_INPUT ROWS_:
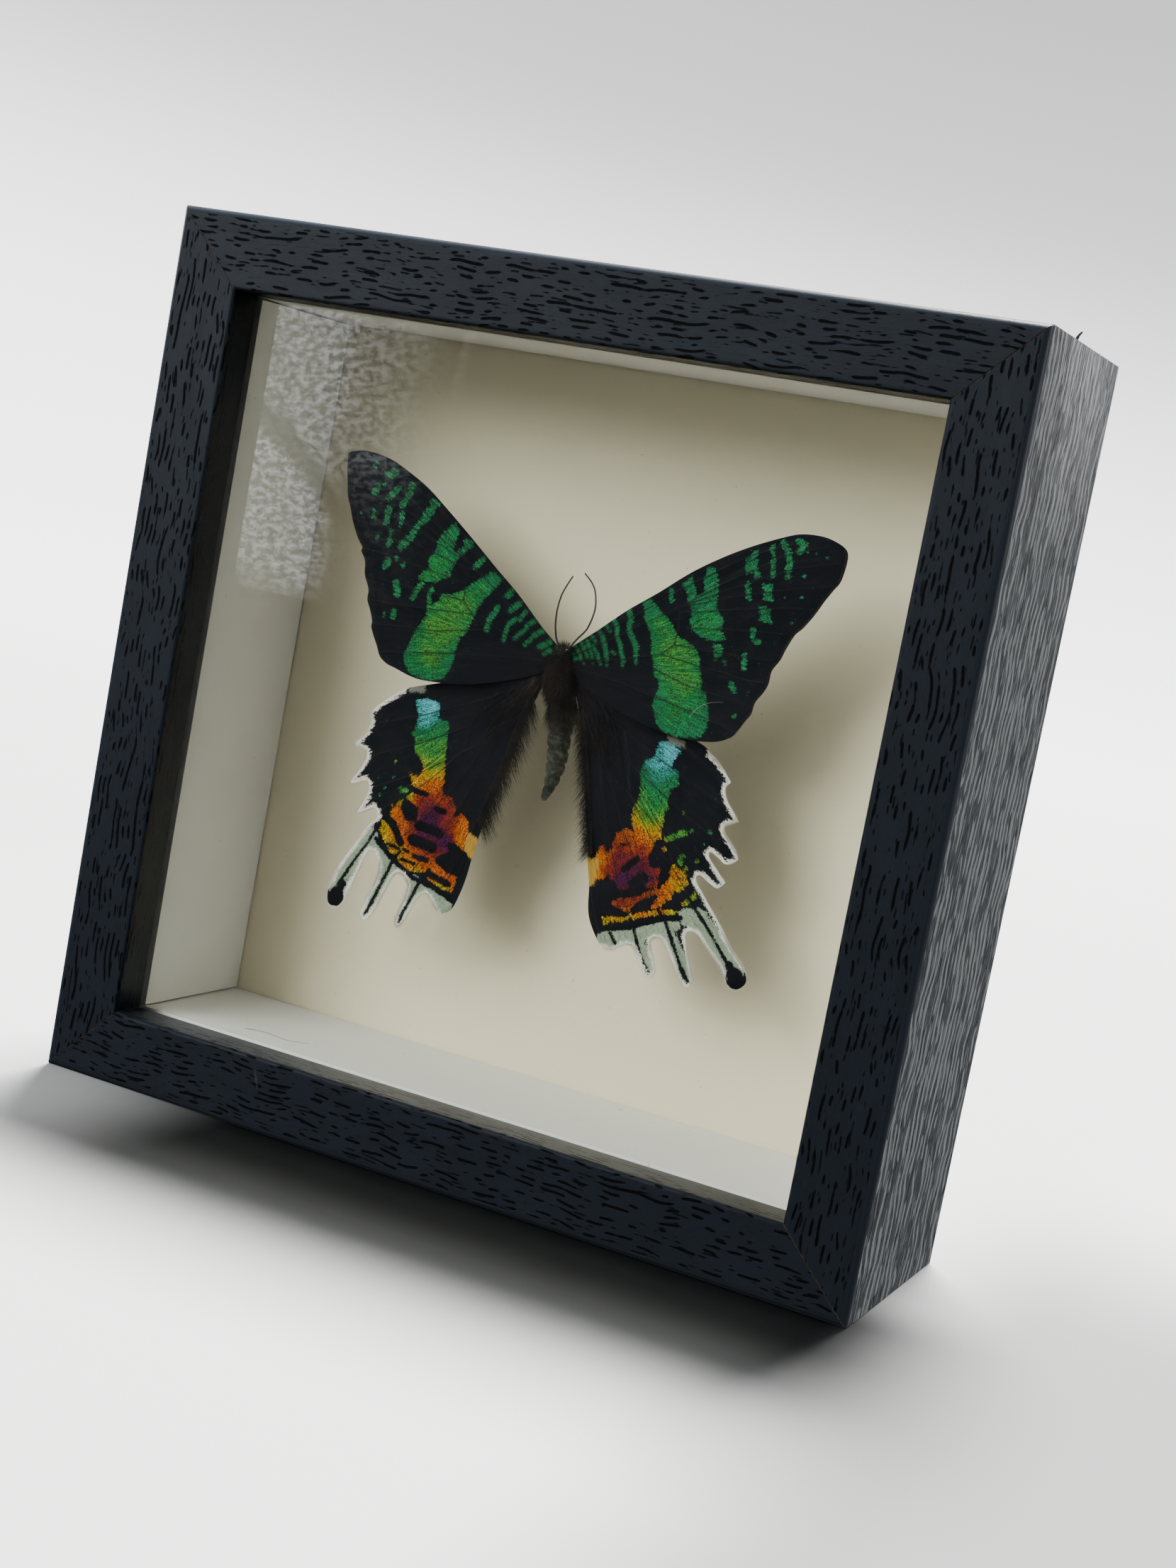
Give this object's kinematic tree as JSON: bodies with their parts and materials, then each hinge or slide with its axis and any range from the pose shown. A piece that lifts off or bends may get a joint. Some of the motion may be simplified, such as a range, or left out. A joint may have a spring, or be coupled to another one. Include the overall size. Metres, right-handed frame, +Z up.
{
  "type": "framed moth specimen",
  "caption": "Spread day-flying moth with green-banded forewings and tailed hindwings, pinned inside a square glazed box frame with white spacers and a cream board.",
  "frame": {"origin": "middle of the flat underside of the box frame", "axes": "+Z up, -Y out of the glass front, +X to the right seen from the front"},
  "size_m": [0.15, 0.045, 0.15],
  "materials": {
    "frame_foil": "dark slate wood-grain foil on moulding, satin",
    "glass": "clear picture glass",
    "white_spacer": "white card",
    "cream_board": "cream mounting board, matt paper",
    "fibreboard": "raw hardboard",
    "steel": "plain sheet steel",
    "brass": "brassed steel nail",
    "moth_fur": "dark furry body",
    "wing_scales": "scaled wings, black with metallic green, blue and orange bands",
    "antenna": "dark brown thread"
  },
  "bodies": {
    "root": {"rail_bottom": "frame_foil", "rail_right": "frame_foil", "rail_top": "frame_foil", "rail_left": "frame_foil", "tab_bottom_a": "steel", "tab_bottom_b": "steel", "tab_right_a": "steel", "tab_right_b": "steel", "tab_top_a": "steel", "tab_top_b": "steel", "tab_left_a": "steel", "tab_left_b": "steel", "glass_pane": "glass", "mount_board": "cream_board", "spacer_bottom": "white_spacer", "spacer_top": "white_spacer", "spacer_left": "white_spacer", "spacer_right": "white_spacer", "back_panel": "fibreboard", "hanger": "steel", "hanger_nail_left": "brass", "hanger_nail_right": "brass", "moth_body": "moth_fur", "forewing_right": "wing_scales", "forewing_left": "wing_scales", "hindwing_right": "wing_scales", "hindwing_left": "wing_scales", "antenna_right": "antenna", "antenna_left": "antenna", "specimen_pin": "steel"}
  },
  "joints": []
}
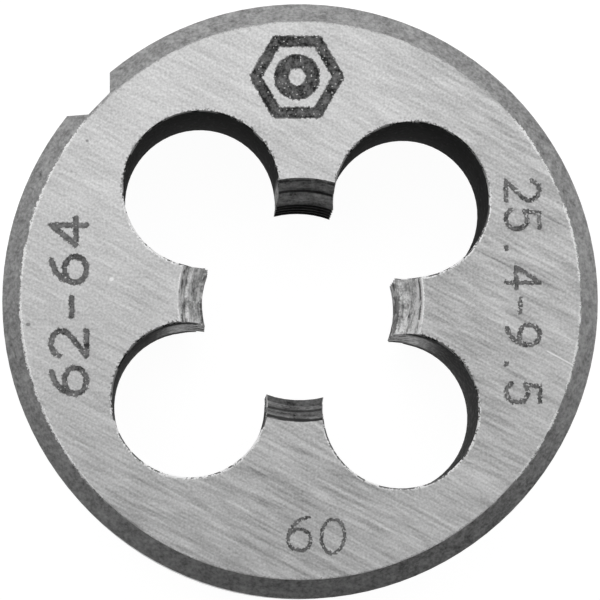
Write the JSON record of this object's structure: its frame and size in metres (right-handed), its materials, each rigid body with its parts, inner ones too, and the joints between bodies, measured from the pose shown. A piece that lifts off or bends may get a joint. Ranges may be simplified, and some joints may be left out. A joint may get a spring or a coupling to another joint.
{
  "type": "round threading die",
  "caption": "Solid round die that cuts an M10 x 1.5 outside thread: a steel disc with a toothed centre bore and chip holes round it.",
  "frame": {"origin": "centre of the lower face, on the thread's axis", "axes": "+Z along the thread's axis and out of the marked face, with the rim notch about midway between -X and +Y, at 135.7 degrees"},
  "size_m": [0.0254, 0.0254, 0.0095],
  "materials": {
    "tool_steel": "hardened high-speed steel, ground faces, turned rim chamfers"
  },
  "bodies": {
    "root": {"threading_die": "tool_steel"}
  },
  "joints": []
}
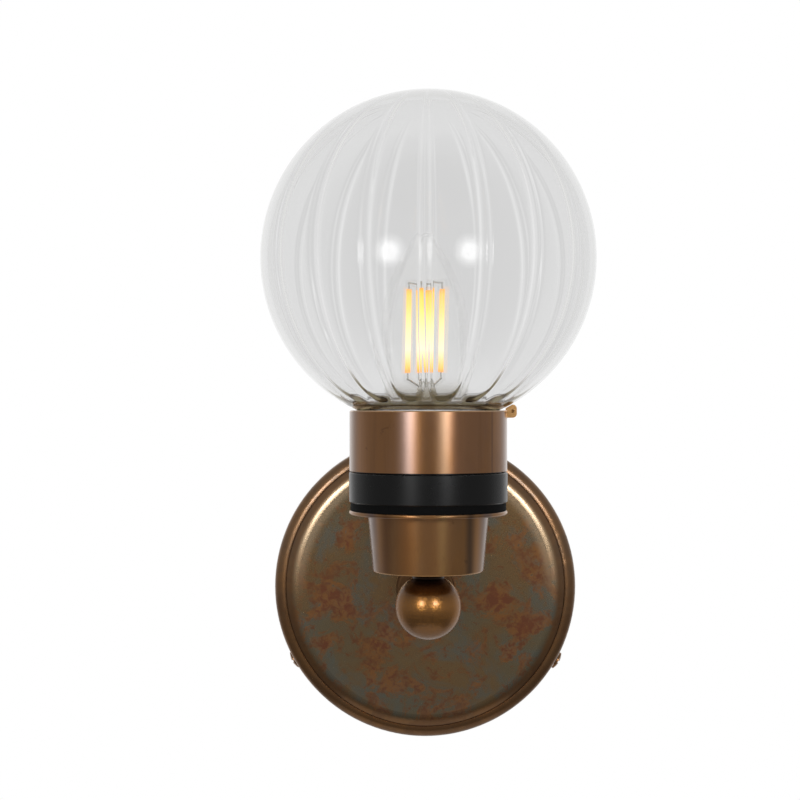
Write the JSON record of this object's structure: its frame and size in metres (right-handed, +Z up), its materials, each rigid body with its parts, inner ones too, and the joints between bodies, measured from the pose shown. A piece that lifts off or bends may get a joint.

_WORK TO BE COMPLETED_:
From the records above, extract every entry verbatim.

_RESULT OF THIS TASK_:
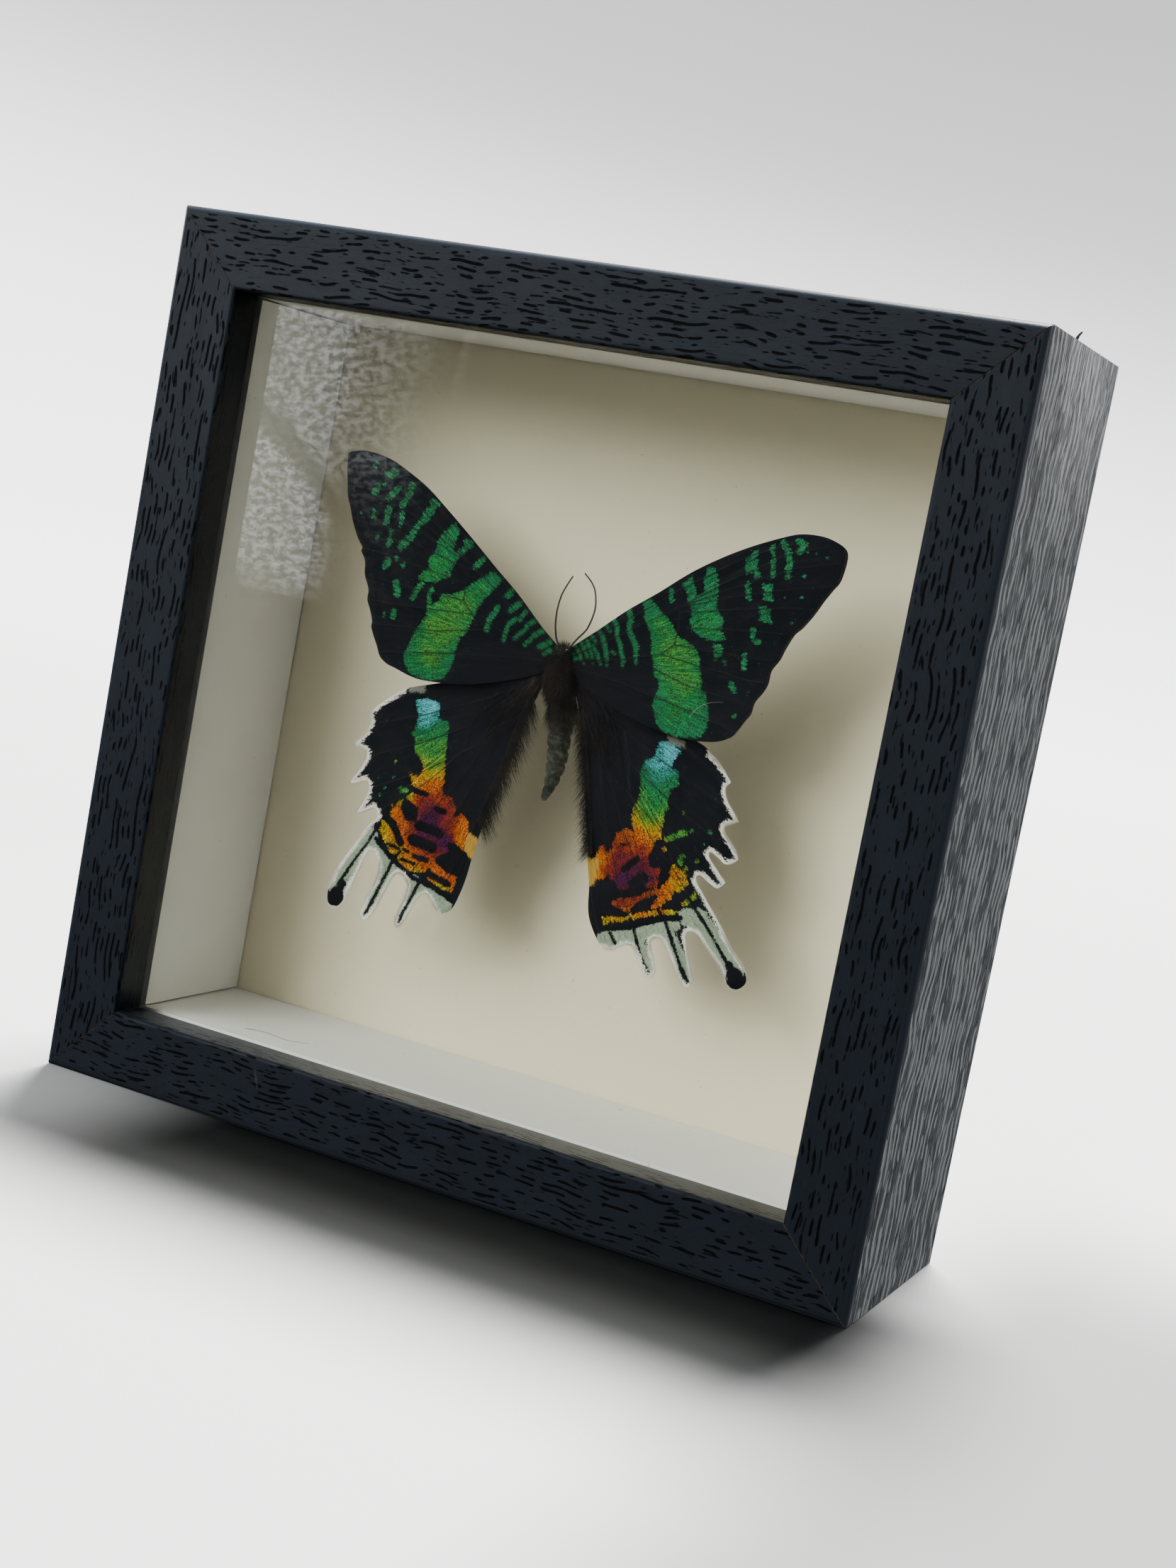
Give this object's kinematic tree as JSON: bodies with their parts and materials, then each hinge or slide with its axis and any range from the pose shown. A piece that lifts off or bends may get a joint. Some of the motion may be simplified, such as a range, or left out. A joint may have a spring, or be coupled to another one. Include the overall size. Metres, right-handed frame, +Z up.
{
  "type": "framed moth specimen",
  "caption": "Spread day-flying moth with green-banded forewings and tailed hindwings, pinned inside a square glazed box frame with white spacers and a cream board.",
  "frame": {"origin": "middle of the flat underside of the box frame", "axes": "+Z up, -Y out of the glass front, +X to the right seen from the front"},
  "size_m": [0.15, 0.045, 0.15],
  "materials": {
    "frame_foil": "dark slate wood-grain foil on moulding, satin",
    "glass": "clear picture glass",
    "white_spacer": "white card",
    "cream_board": "cream mounting board, matt paper",
    "fibreboard": "raw hardboard",
    "steel": "plain sheet steel",
    "brass": "brassed steel nail",
    "moth_fur": "dark furry body",
    "wing_scales": "scaled wings, black with metallic green, blue and orange bands",
    "antenna": "dark brown thread"
  },
  "bodies": {
    "root": {"rail_bottom": "frame_foil", "rail_right": "frame_foil", "rail_top": "frame_foil", "rail_left": "frame_foil", "tab_bottom_a": "steel", "tab_bottom_b": "steel", "tab_right_a": "steel", "tab_right_b": "steel", "tab_top_a": "steel", "tab_top_b": "steel", "tab_left_a": "steel", "tab_left_b": "steel", "glass_pane": "glass", "mount_board": "cream_board", "spacer_bottom": "white_spacer", "spacer_top": "white_spacer", "spacer_left": "white_spacer", "spacer_right": "white_spacer", "back_panel": "fibreboard", "hanger": "steel", "hanger_nail_left": "brass", "hanger_nail_right": "brass", "moth_body": "moth_fur", "forewing_right": "wing_scales", "forewing_left": "wing_scales", "hindwing_right": "wing_scales", "hindwing_left": "wing_scales", "antenna_right": "antenna", "antenna_left": "antenna", "specimen_pin": "steel"}
  },
  "joints": []
}
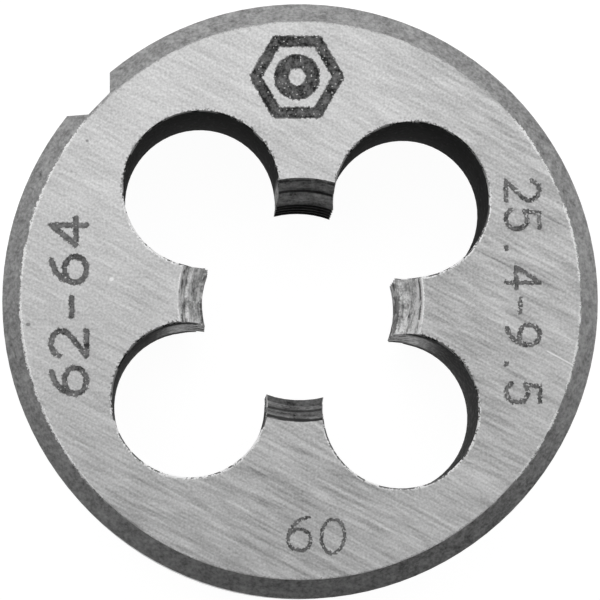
Write the JSON record of this object's structure: its frame and size in metres (right-handed), its materials, each rigid body with its parts, inner ones too, and the joints between bodies, measured from the pose shown. A piece that lifts off or bends may get a joint. Ranges may be simplified, and some joints may be left out. A joint may get a spring or a coupling to another joint.
{
  "type": "round threading die",
  "caption": "Solid round die that cuts an M10 x 1.5 outside thread: a steel disc with a toothed centre bore and chip holes round it.",
  "frame": {"origin": "centre of the lower face, on the thread's axis", "axes": "+Z along the thread's axis and out of the marked face, with the rim notch about midway between -X and +Y, at 135.7 degrees"},
  "size_m": [0.0254, 0.0254, 0.0095],
  "materials": {
    "tool_steel": "hardened high-speed steel, ground faces, turned rim chamfers"
  },
  "bodies": {
    "root": {"threading_die": "tool_steel"}
  },
  "joints": []
}
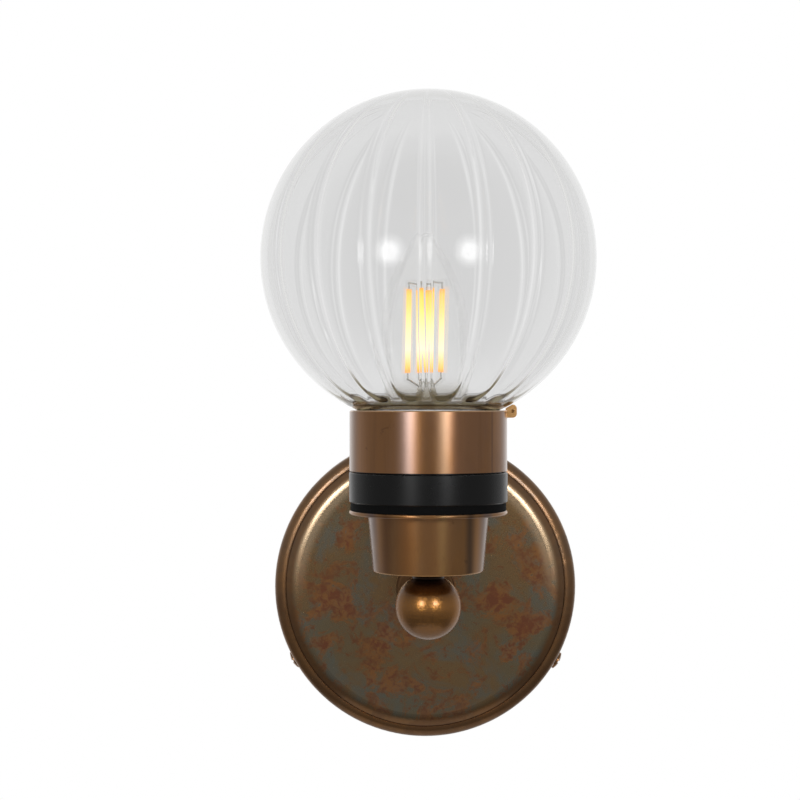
Write the JSON record of this object's structure: its frame and size in metres (right-handed, +Z up), its materials, each rigid body with its parts, inner ones too, and the joints between bodies, measured from the pose shown. A piece that lifts off or bends may get a joint.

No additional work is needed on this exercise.